» AVAILABLE DATA
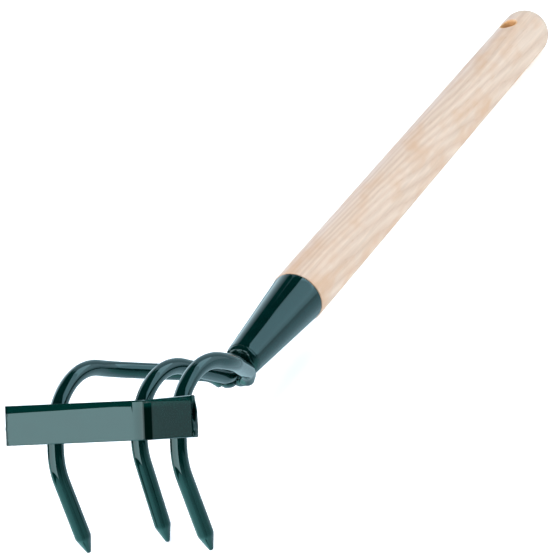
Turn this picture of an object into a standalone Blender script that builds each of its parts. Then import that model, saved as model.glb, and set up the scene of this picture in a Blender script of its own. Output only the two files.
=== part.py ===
"""A hand cultivator: three bent round-steel tines, a flat cross strap and a wooden handle.

The middle tine runs on as the tang into a conical steel socket, which holds the turned
handle. The outer tines are bent in and welded beside the tang, and the strap is welded
across the front of all three.

The tool is drawn with the tines upright: +X to its right, +Y back towards the handle,
+Z up, and zero where the middle tine meets the lower edge of the strap. One empty then
lays it down as it rests, on the point of the middle tine and the butt of the handle.
"""

import math

import bmesh
import bpy
from mathutils import Matrix, Vector

# Tines, in metres: the corners of each centre line and the radii of its bends
ROD_RADIUS = 0.0042
ROD_SIDES = 20
POINT_LENGTH = 0.0095
POINT_END_RADIUS = 0.0009
NOSE_TURNS = [math.radians(degrees) for degrees in (20, 45, 70)]
LOWER_BEND = 0.032
TOP_BEND = 0.0355
TINE_SPACING = 0.038
MIDDLE_TINE_Y = -0.0003
MIDDLE_TIP = Vector((0, 0.0207, -0.0516))
MIDDLE_LOWER_CORNER_Z = -0.0055
MIDDLE_TOP_CORNER_Z = 0.0423
OUTER_TINE_Y = -0.0196
OUTER_TIP = Vector((TINE_SPACING, 0.0048, -0.0557))
OUTER_LOWER_CORNER_Z = -0.0121
OUTER_TOP_CORNER_Z = 0.0408
OUTER_INWARD_CORNER = Vector((TINE_SPACING, 0.0293, 0.0375))
OUTER_INWARD_BEND = 0.044
OUTER_END_CORNER = Vector((0.0116, 0.0810, 0.0337))
OUTER_END_BEND = 0.014
OUTER_END = Vector((0.0068, 0.0860, 0.0288))

# Tang and handle axis: from the corner at the root, rising towards the butt
ROOT_CORNER = Vector((0, 0.0800, 0.0317))
ROOT_BEND = 0.014
HANDLE_RISE = math.radians(32.2)

# Distances along the handle axis from the root corner
SOCKET_START = 0.0161
SOCKET_MOUTH = 0.0795
TANG_END = 0.0320
TENON_START = 0.0360
HANDLE_DOME_START = 0.3898
HANG_HOLE_AT = 0.3760

# Socket, handle and their fastening
SOCKET_START_RADIUS = 0.0097
SOCKET_MOUTH_RADIUS = 0.0150
SOCKET_WALL = 0.0012
FIT_GAP = 0.0003
HANDLE_SHOULDER_RADIUS = 0.0154
HANDLE_END_RADIUS = 0.0146
HANDLE_EDGE = 0.0006
TURNED_SIDES = 32
HANG_HOLE_RADIUS = 0.0050
HANG_HOLE_EASE = 0.0016
HANG_HOLE_SIDES = 24
NAIL_AT = 0.0640
NAIL_SHANK_RADIUS = 0.0014
NAIL_HEAD_RADIUS = 0.0030
NAIL_HEAD_HEIGHT = 0.0010
NAIL_CROWN_RADIUS = 0.0021
NAIL_RIM_HEIGHT = 0.00045
NAIL_DEPTH = 0.0100
NAIL_SIDES = 16

# Cross strap: flat bar bent once, its hollow side to the front
STRAP_HEIGHT = 0.0200
STRAP_THICKNESS = 0.0040
STRAP_LEFT_ARM = 0.0700
STRAP_RIGHT_ARM = 0.0867
STRAP_END_SHEAR = 0.8
STRAP_RIGHT_SWEEP = math.radians(38.0)
STRAP_INNER_BEND = 0.0090

# Weld metal
STRAP_BEAD_RADIUS = 0.0024
STRAP_BEAD_END_RADIUS = 0.0013
STRAP_BEAD_SIDES = 8
STRAP_BEAD_HEIGHTS = (0.0016, 0.0028, 0.0060, 0.0100, 0.0140, 0.0168, 0.0180)
STRAP_BEAD_ROUND_TINE = math.radians(33)
ROOT_WELD_AT = Vector((0, 0.0922, 0.0320))
ROOT_WELD_HALF_SIZE = Vector((0.0080, 0.0061, 0.0058))
ROOT_DRIP_AT = Vector((-0.0040, 0.0848, 0.0283))
ROOT_DRIP_HALF_SIZE = Vector((0.0043, 0.0049, 0.0027))
WELD_RING_DEPTH = 0.0022
WELD_RING_SLOPE = 0.0026
WELD_RING_FALL = 0.4  # share of the depth and slope at which the ring's face turns in

BEND_STEP = math.radians(7.0)
DOME_STEPS = 7
BLOB_SEGMENTS = 16
BLOB_RINGS = 10
SHARP_FROM = math.radians(35)
CUTTER_REACH = 0.003
UP = Vector((0, 0, 1))
ALONG_HANDLE = Vector((0, math.cos(HANDLE_RISE), math.sin(HANDLE_RISE)))


def clear_scene():
    for obj in list(bpy.data.objects):
        bpy.data.objects.remove(obj, do_unlink=True)


def material(name, colour, roughness, metallic=0.0):
    made = bpy.data.materials.new(name)
    made.use_nodes = True
    shader = made.node_tree.nodes["Principled BSDF"]
    shader.inputs["Base Color"].default_value = (*colour, 1.0)
    shader.inputs["Roughness"].default_value = roughness
    shader.inputs["Metallic"].default_value = metallic
    return made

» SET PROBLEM
Print the material above verbatim, first line through the line containing "a wooden handle.", both included.

» RESULT OF THIS EXERCISE
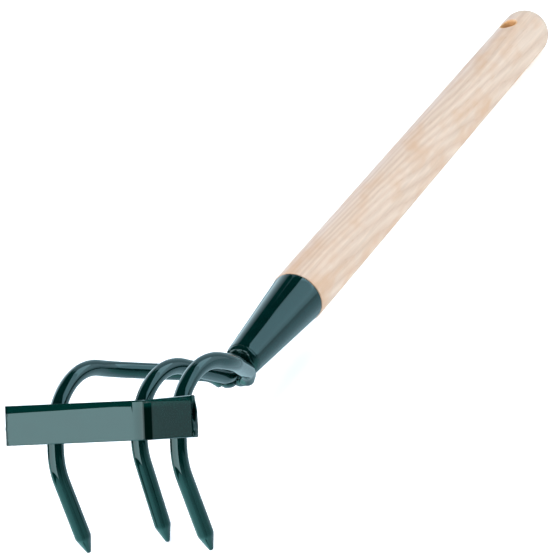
Turn this picture of an object into a standalone Blender script that builds each of its parts. Then import that model, saved as model.glb, and set up the scene of this picture in a Blender script of its own. Output only the two files.
=== part.py ===
"""A hand cultivator: three bent round-steel tines, a flat cross strap and a wooden handle.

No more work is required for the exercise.